Birmingham city council announced in June that it is drawing up a business plan for an energy company that would offer better value-for-money tariffs than those on offer in the existing market.

But shadow cabinet member for commercialism, commissioning and contract management, Cllr Meirion Jenkins, has warned that the venture could end up hitting the city’s council tax payers in the pocket.

The Conservative councillor said: “The city council should concentrate on its core activities and not expand into areas where it has no expertise and where there is already adequate private sector provision.”

He pointed to a recently published auditor’s report, which he said had raised “severe doubts” about Bristol city council’s venture, Bristol Energy.

He said: “It is clear from the experience in Bristol that the move to create an energy company would present a very real risk to the revenue budget in Birmingham which may impact on core services.

“Birmingham residents would receive no real benefit over what they could achieve through active switching in the energy market but may lose out from reduced services and perhaps an increase in council tax to subsidise this Labour vanity project.”
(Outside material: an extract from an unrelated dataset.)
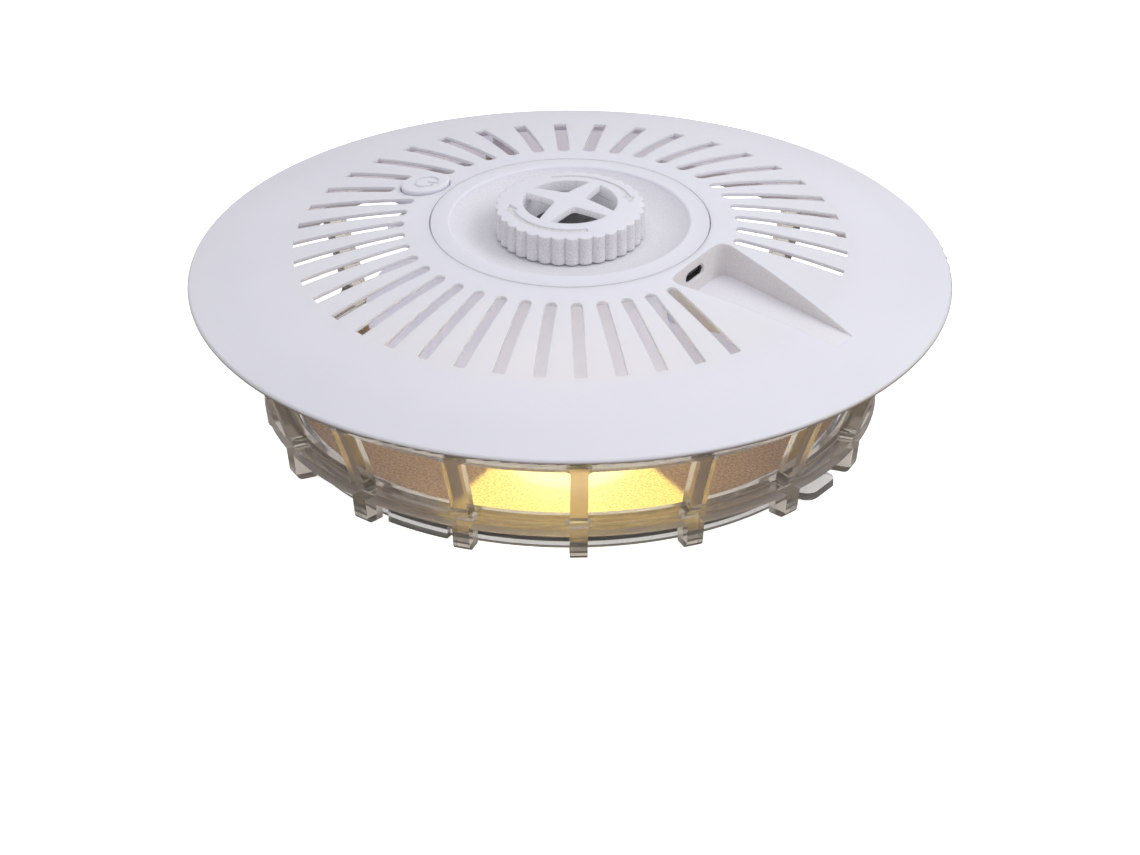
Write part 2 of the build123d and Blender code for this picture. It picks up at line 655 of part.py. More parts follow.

Jenkins said the report, which had submitted by auditors BDO to Bristol council in September, showed that its wholly-owned energy company’s losses had undermined the authority’s wider financial performance.

The auditor’s report said that Bristol Energy had suffered “significantly” bigger losses than had been anticipated when the company’s business plan had been drawn up in 2015.
While acknowledging that energy is a “complex and volatile business”, the auditors said they had “significant concerns” about Bristol Energy, which has had to push back its breakeven year beyond the planned 2018/19 date.

Speaking to Utility Week in May, Bristol Energy’s managing director, Peter Haigh, said it aims to make a profit by 2021.